EDC did not charge certain other sub-tenants rents in accordance with market appraisals, forgoing potential rental payments amounting to almost $300,000 according to the audit.
Thompson revealed that nobody at the Department of Environmental Protection (DEP), which issues the water bills, knew that the EDC had leased the Terminal from the city.
“New York City taxpayers have lost the benefit of countless dollars as a result of the city’s lax oversight,” Thompson said. “These agencies simply must do a better job, because their failure means your tax dollars.”
It seems that over that last 22 years, nobody at EDC asked DEP why it wasn’t getting billed for water and sewer, even though their lease required them to either pay the charges or write them into sub-leases.
This is not the first time that EDC failed to make sure its tenants paid water and sewage bills, according to Thompson.

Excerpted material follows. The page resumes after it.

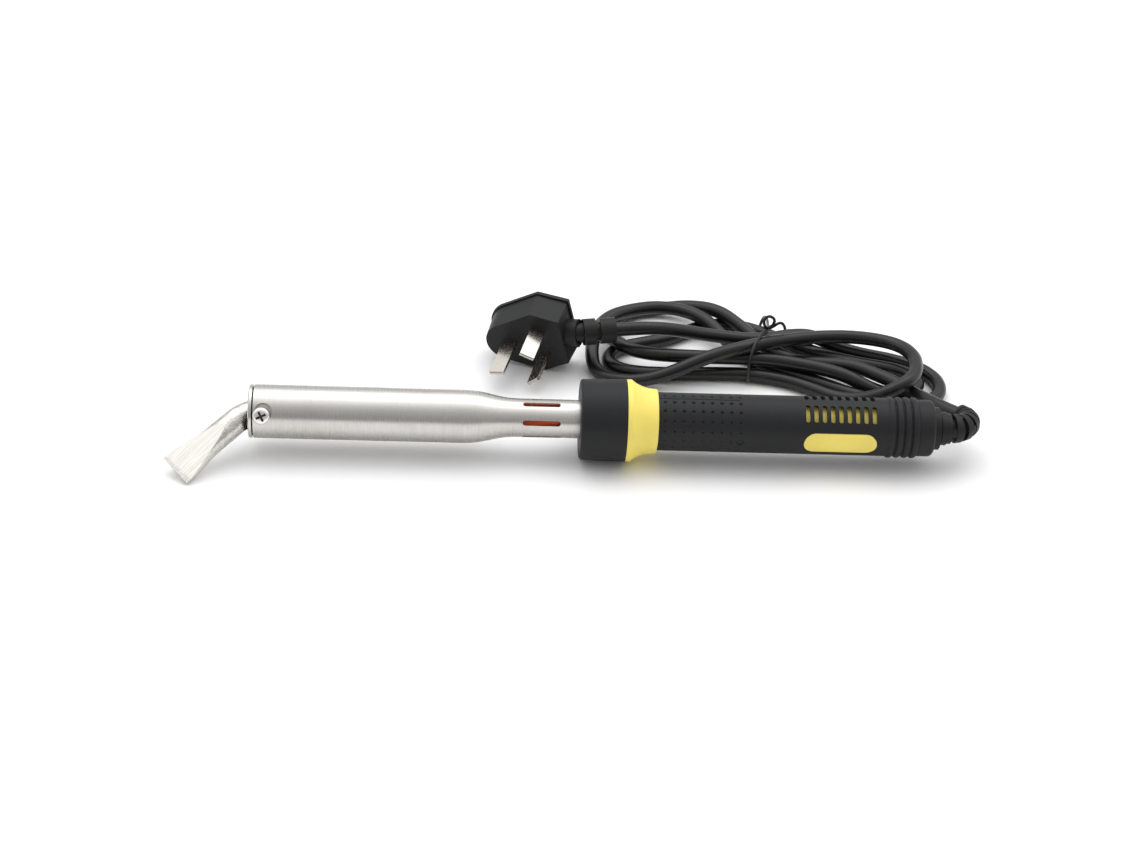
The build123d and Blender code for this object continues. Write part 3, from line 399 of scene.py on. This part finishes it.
def screw_material():
    """Bright nickel on the screw's head, dulled and browned inside the cross recess."""
    p = Paint("screw_nickel", metallic=1.0)
    axis_point = at(SCREW_STATION, 0, AXIS_Z / MM)
    height = p.maths("SUBTRACT", p.along(p.place, SCREW_AXIS), axis_point.dot(SCREW_AXIS))
    offset = p.node("ShaderNodeVectorMath", Vector=p.place)
    offset.operation = "SUBTRACT"
    offset.inputs[1].default_value = axis_point
    reach = p.length(offset.outputs["Vector"])
    square = p.maths("SUBTRACT", p.maths("POWER", reach, 2.0), p.maths("POWER", height, 2.0))
    off_axis = p.maths("SQRT", p.maths("MAXIMUM", square, 0.0))
    near = p.spread(off_axis, RECESS_RADIUS, RECESS_RADIUS + RECESS_BLUR, 1.0, 0.0)
    facing = p.along(p.tree.nodes["Texture Coordinate"].outputs["Normal"], SCREW_AXIS)
    wall = p.spread(facing, 0.3, 0.6, 1.0, 0.0)
    bottom = SCREW_TOP - RECESS_DEPTH
    floor = p.spread(height, bottom, bottom + RECESS_BLUR, 1.0, 0.0)
    recess = p.maths("MULTIPLY", near, p.maths("MAXIMUM", wall, floor))
    grain = p.grainy(2400)
    soft = p.grainy(700)
    brown = p.mixed(grain, (0.10, 0.075, 0.05), (0.20, 0.155, 0.11))
    p.colour(p.mixed(recess, p.mixed(soft, (0.88, 0.87, 0.84), (0.80, 0.79, 0.76)), brown))
    p.gloss(p.maths("ADD", p.varied(grain, 0.24, 0.36), p.maths("MULTIPLY", recess, 0.3)))
    p.relief(p.bump(soft, 0.08 * MM, p.bump(grain, 0.01 * MM)))
    return p.material


def ring_material():
    """The barrel's stainless on the end ring, with painted shade, near black, in the groove behind it and in
    its bore.
    """
    p = Paint("end_ring_steel", metallic=1.0)
    centre = at(0, 0, AXIS_Z / MM)
    flat = p.node("ShaderNodeMapping", Vector=p.place)
    flat.inputs["Location"].default_value = (0.0, -centre.y, -centre.z)
    flat.inputs["Scale"].default_value = (0.0, 1.0, 1.0)
    off_axis = p.length(flat.outputs["Vector"])
    # painted shade: near black and rougher inside the bore's radius, standing in for the shade in the bore
    # and the groove
    bore_shade = p.spread(off_axis, BORE_SHADE_RADIUS, BORE_SHADE_RADIUS + BORE_SHADE_BLUR, 1.0, 0.0)
    grain = p.grainy(1800)
    clean = p.mixed(grain, (0.66, 0.645, 0.61), (0.58, 0.565, 0.53))
    # the painted shade of the bore and groove goes into the colour here
    p.colour(p.mixed(bore_shade, clean, (0.02, 0.018, 0.016)))
    p.gloss(p.maths("ADD", p.varied(grain, 0.2, 0.32), p.maths("MULTIPLY", bore_shade, 0.45)))
    p.relief(p.bump(grain, 0.004 * MM))
    return p.material


def moulded(name, tone, gloss, shine=0.22, grain=4200.0, speckle=0.25, depth=0.02 * MM, dust=0.48):
    """Moulded plastic: spark-eroded grain, faint clouding and a few pale specks of dust."""
    p = Paint(name, Specular_IOR_Level=shine)
    fine = p.grainy(grain, detail=2.0)
    clouds = p.grainy(70)
    pale = tuple(min(1.0, c * (1 + speckle) + 0.004) for c in tone)
    deep = tuple(c * (1 - speckle) for c in tone)
    base = p.mixed(p.varied(fine), deep, pale)
    shaded = p.mixed(p.varied(clouds, 0.0, 0.35), base, tuple(c * 1.25 for c in tone))
    specks = p.spread(p.cells((1500, 1500, 1500)), 0.05, 0.11, 1.0, 0.0)
    few = p.maths("MULTIPLY", specks, p.spread(p.grainy(500), 0.62, 0.68))
    lint = tuple(min(1.0, c + 0.22) for c in tone)
    p.colour(p.mixed(p.maths("MULTIPLY", few, dust), shaded, lint))
    cloudy = p.varied(clouds, -0.03, 0.03)
    p.gloss(p.maths("ADD", p.spread(fine, 0.25, 0.75, gloss - 0.05, gloss + 0.05), cloudy))
    p.relief(p.bump(fine, depth, p.bump(p.grainy(260), depth * 2)))
    return p.material


def jacket(name, tone, gloss):
    """Extruded cord jacket: low sheen, slight waviness along it and faint handling marks."""
    p = Paint(name, Specular_IOR_Level=0.38)
    fine = p.grainy(3000, detail=2.0)
    wave = p.grainy(130, detail=2.0)
    scuff = p.spread(p.noise((420, 420, 420), detail=4.0, roughness=0.7), 0.6, 0.72)
    clean = p.mixed(wave, tone, tuple(c * 1.3 for c in tone))
    p.colour(p.mixed(p.maths("MULTIPLY", scuff, 0.3), clean, tuple(c + 0.05 for c in tone)))
    rubbed = p.maths("MULTIPLY", scuff, 0.12)
    p.gloss(p.maths("ADD", p.varied(fine, gloss - 0.04, gloss + 0.05), rubbed))
    p.relief(p.bump(wave, 0.09 * MM, p.bump(fine, 0.01 * MM)))
    return p.material


def plain(name, tone, gloss, metallic=0.0, depth=0.01 * MM, variation=0.15):
    """An even surface with fine grain and slight variation, for inner pieces."""
    p = Paint(name, metallic=metallic)
    fine = p.grainy(2500.0)
    deep = tuple(c * (1 - variation) for c in tone)
    pale = tuple(min(1.0, c * (1 + variation)) for c in tone)
    p.colour(p.mixed(p.varied(fine), deep, pale))
    p.gloss(p.varied(fine, gloss - 0.06, gloss + 0.06))
    p.relief(p.bump(fine, depth))
    return p.material


def braided(name, tone, gloss):
    """A woven sleeve over a lead: crossing strands and a slight sheen."""
    p = Paint(name)
    wave = p.node(
        "ShaderNodeTexWave", Vector=p.stretched(900, 900, 900), Scale=1.0, Distortion=1.5, Detail=2.0)
    wave.bands_direction = "DIAGONAL"
    fine = p.grainy(2600)
    weave = p.maths("MULTIPLY", wave.outputs["Fac"], p.spread(fine, 0.2, 0.8, 0.6, 1.0))
    p.colour(p.mixed(weave, tuple(c * 0.75 for c in tone), tone))
    p.gloss(p.spread(weave, 0.0, 1.0, gloss + 0.1, gloss))
    p.relief(p.bump(weave, 0.1 * MM))
    return p.material


def striped(name, first, second):
    """Two-coloured insulation, striped along the lead."""
    p = Paint(name, roughness=0.4)
    wave = p.node("ShaderNodeTexWave", Vector=p.stretched(0, 420, 420), Scale=1.0)
    wave.bands_direction = "Y"
    edge = p.spread(wave.outputs["Fac"], 0.45, 0.55)
    p.colour(p.mixed(edge, first, second))
    p.relief(p.bump(p.grainy(2000), 0.01 * MM))
    return p.material


# ---------------------------------------------------------------- cord
CORD_RADIUS = 3.0 * MM
# the route's points, in mm: station, distance behind the axis, height above the floor
FROM_IRON = [
    (160.39, 14.60, 14.69), (154.6, 21.4, 13.6), (149.6, 30.0, 11.8), (145.2, 38.0, 9.8),
    (139.5, 46.5, 9.3), (131, 54, 9.3), (121, 61, 9.3), (109, 67.5, 6), (98, 74, 3.2), (90, 80, 3.2),
]
HANK = [
    (83, 87, 4.5), (75, 96, 7.5), (66, 104.5, 10), (54, 112.5, 7), (42, 116, 3.2), (30.5, 114, 3.2),
    (21.5, 106.5, 3.2), (16.5, 96, 3.2), (16.3, 86, 5), (18.5, 76.5, 9.3), (24, 69.5, 9.3), (33, 66, 9.3),
    (43, 65, 9.3), (54, 64.5, 9.3), (65, 64.5, 9.3), (75, 64.5, 9.3), (88, 63.5, 9.3), (100, 60, 9.3),
    (109, 57, 9.3), (118, 53.2, 8.6), (128, 49.3, 5), (138, 46.4, 3.2), (147, 49.2, 3.2),
    (151.3, 57, 3.2), (148, 65.2, 3.2), (138.5, 69.6, 3.2), (126, 72.6, 3.2), (111, 79, 3.2),
    (97, 88.5, 3.2), (86, 97, 3.2), (75, 102.5, 3.2), (63.5, 103, 3.2), (53, 97, 3.2), (42, 88.5, 3.2),
    (30, 84.5, 3.2), (20.5, 80, 3.2), (14.8, 72.5, 3.2), (17, 64.5, 3.2), (25.5, 60.3, 3.2),
    (37, 59.6, 3.2), (50, 60.3, 3.2), (66, 61, 3.2), (76, 61, 3.2), (91, 57.5, 3.2), (102, 51.5, 3.2),
    (113, 43.5, 3.2), (123, 37.5, 6.5), (132.5, 34.5, 12), (140.5, 36.5, 15.8), (145.5, 43, 16),
    (147.5, 51, 15.8), (148, 60, 15.2), (144, 70.5, 14), (135, 77, 13), (122, 80, 12.5), (107, 78, 13),
    (93, 73, 14), (83, 68, 15.2), (74, 63.5, 15.4), (64, 60, 14.5), (54, 57, 12), (44, 54.5, 8),
    (33, 52.8, 4.5), (23, 52.5, 3.2), (14, 55, 3.2), (8.8, 62.5, 3.4), (8, 73, 6.5), (10.2, 84, 10.3),
    (16.5, 94.5, 11), (27, 102.5, 10), (39, 107, 9.3), (51, 104.5, 9.3), (60, 97, 9.3), (66, 89, 7),
    (72, 80.5, 4), (81, 71.5, 3.2), (92, 65, 3.2), (104, 57.5, 3.2), (117, 48.8, 3.2), (129.5, 42, 3.2),
    (141, 38.6, 3.2), (152, 41, 3.2), (159, 48.5, 3.2), (160, 59, 3.2), (154.5, 69, 3.2),
    (142.5, 76.3, 3.2), (128.5, 80.5, 3.2), (117, 84.5, 4.5), (107, 86, 9), (97, 84.5, 9.8),
    (88, 81, 9.8), (78, 79, 10), (66, 78.5, 11.5),
]
TO_PLUG = [
    (56, 77, 13.5), (47, 74.3, 16.5), (37.5, 71.3, 19.2), (27.0, 68.4, 20.7), (17.3, 66.9, 20.4),
]


def spline_object(name, points, radius):
    """A smooth round line through a route, as one open spline."""
    curve = bpy.data.curves.new(name, "CURVE")
    curve.dimensions = "3D"
    # the points' radius gives the thickness, so that the curve's own box is true
    curve.bevel_depth = 1.0
    curve.bevel_resolution = 6
    curve.use_fill_caps = True
    spline = curve.splines.new("NURBS")
    spline.points.add(len(points) - 1)
    for point, place in zip(spline.points, points):
        point.co = (*place, 1.0)
        point.radius = radius
    # the order is set after the points, or it stays at straight runs
    spline.order_u = 3
    spline.use_endpoint_u = True
    spline.resolution_u = 10
    piece = bpy.data.objects.new(name, curve)
    bpy.context.collection.objects.link(piece)
    return piece


def spline_length(points):
    """The length of the smooth line that a route's control points give."""
    probe = spline_object("probe", points, 0.0)
    probe.data.bevel_depth = 0.0
    mesh = bpy.data.meshes.new_from_object(probe.evaluated_get(bpy.context.evaluated_depsgraph_get()))
    ends = ([mesh.vertices[index].co for index in edge.vertices] for edge in mesh.edges)
    total = sum((first - second).length for first, second in ends)
    bpy.data.objects.remove(probe)
    return total


route = [at(*p) for p in FROM_IRON + HANK + TO_PLUG]
cord_length = spline_length(route)
cord = spline_object("cord", route, CORD_RADIUS)
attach(cord, "iron")
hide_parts("cord_lead", "cord_hank", "cord_plug_lead")

# each CAD node's finish
FINISHES = {
    "tip_plating": tip_material(),
    "screw_nickel": screw_material(),
    "stainless": stainless(),
    "turned_steel": plain("turned_steel", (0.46, 0.44, 0.41), 0.42, metallic=1.0, depth=0.012 * MM),
    "mica": plain("mica", (0.60, 0.50, 0.34), 0.45, variation=0.25),
    "heater_alloy": plain("heater_alloy", (0.30, 0.27, 0.25), 0.5, metallic=1.0),
    "ceramic": plain("ceramic", (0.78, 0.75, 0.68), 0.75, depth=0.03 * MM),
    "red_silicone": braided("red_silicone", (1.0, 0.14, 0.035), 0.5),
    "zinc_steel": plain("zinc_steel", (0.66, 0.66, 0.65), 0.3, metallic=1.0),
    "black_plastic": moulded("black_plastic", (0.0130, 0.0134, 0.0145), 0.50),
    "yellow_plastic": moulded(
        "yellow_plastic", (0.88, 0.72, 0.145), 0.42, shine=0.4, speckle=0.03, depth=0.008 * MM, dust=0.0),
    "block_plastic": moulded("block_plastic", (0.74, 0.73, 0.66), 0.5, speckle=0.05, dust=0.0),
    "brass": plain("brass", (0.78, 0.57, 0.25), 0.32, metallic=1.0),
    "brown_insulation": plain("brown_insulation", (0.13, 0.045, 0.015), 0.4),
    "blue_insulation": plain("blue_insulation", (0.02, 0.10, 0.42), 0.4),
    "earth_insulation": striped("earth_insulation", (0.09, 0.32, 0.03), (0.80, 0.62, 0.03)),
    "black_rubber": moulded("black_rubber", (0.0120, 0.0122, 0.0130), 0.46, grain=3000, dust=0.4),
    "cord_jacket": jacket("cord_jacket", (0.0066, 0.0067, 0.0072), 0.30),
    "tie_plastic": jacket("tie_plastic", (0.0085, 0.0085, 0.0090), 0.38),
    "plug_plastic": moulded("plug_plastic", (0.0125, 0.0128, 0.0136), 0.44, grain=3600),
    "plug_brass": pin_plating(),
}
for row in frame["record"]["subparts"]:
    skin = nodes[row["node"]].data.materials
    skin.clear()
    skin.append(FINISHES[row["material_slot"]])
nodes["barrel_end_ring"].data.materials[0] = ring_material()
# the earth lead wears the same red heat-proof sleeve where the neck's slots show it
nodes["lead_earth"].data.materials[0] = FINISHES["red_silicone"]
cord.data.materials.append(FINISHES["cord_jacket"])

# ---------------------------------------------------------------- the wire tie round the hank's waist
TIE_RADIUS = 0.65 * MM
TIE = [
    (84.2, 72.5, 19.2), (81.0, 67, 19.6), (78.0, 61.5, 18.6), (76.0, 56.5, 14.6), (75.4, 54.6, 9),
    (75.8, 55.4, 3.6), (76.6, 59, 0.8), (78.4, 70, 0.8), (81, 84, 0.9), (83.6, 97, 0.9),
    (85.2, 102.6, 1.6), (86.4, 105, 4.6), (87, 102.5, 8.6), (87, 94, 12.4), (86.4, 86, 14.6),
    (85.6, 78, 17.4), (84.6, 73.4, 19.4), (83.0, 71.6, 21.4), (82.2, 72.0, 24.6), (84.6, 72.6, 26.4),
    (87.4, 72.8, 24.6), (87.0, 72.8, 21.6), (84.4, 72.6, 19.8), (86.6, 73.0, 20.2), (89.6, 73.6, 22.6),
    (91.8, 73.8, 21.4), (92.4, 73.6, 19.2),
]
tie = spline_object("tie", [at(*p) for p in TIE], TIE_RADIUS)
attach(tie, "iron")
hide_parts("twist_tie")
tie.data.materials.append(FINISHES["tie_plastic"])

bpy.context.view_layer.update()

Just last year, in another audit, he discovered that Astoria Studio Limited Partnership II - which also is overseen by EDC - did not pay $335,000 in water and sewer charges for a period covering more than a decade.
It seems that the Astoria tenant failed to ask DEP why it wasn’t being billed.
Once auditors uncovered this, DEP dispatched an inspector to the property and then billed Astoria’s account $135,237 for water and sewer use from April 2002 to April 2006.
However, years worth of revenue was lost because, by law, DEP can only back-bill or collect on four years of outstanding water and sewer charges.
After the latest discovery, DEP notified Thompson last week that it recently sent a $479,124 water bill to EDC for the Terminal.
Thompson had called on EDC to work with DEP to grant it immediate access to the Terminal’s water meters, and ensure that it obtained DEP billing statements to bill sub-tenants for water and sewer charges for the appropriate periods.
The department indicated that according to a Memorandum of Understanding forged in December by the City Council and DEP, it would not seek to collect bills older than two years.
The Comptroller disagrees with that position and instead continues to hold that DEP should collect from EDC four years worth of unbilled services. “In these tough financial times, every dollar counts,” he said.
EDC’s certified financial statements for Fiscal Year 2007 show total operating revenues of $18,777,935, total operating expenses of $11,405,171, and operating income of $7,372,764 for the Terminal.
Although an amendment to the agreement allows EDC to retain its net operating income, Thompson said EDC should pay this balance (less $10,585 in interest) to the city, but has failed to do so. “This money should be used to benefit New Yorkers,” Thompson said.
Thompson has called for a review of EDC’s rental policies; called upon them to provide adequate documentation to substantiate certain travel and meal expenses and remit 100 percent of the Terminal’s net operating income to the city on a quarterly basis, in accordance with the lease agreement.
“As the city’s vehicle for promoting economic growth, EDC has failed to turn over generated income to the city,” he complained.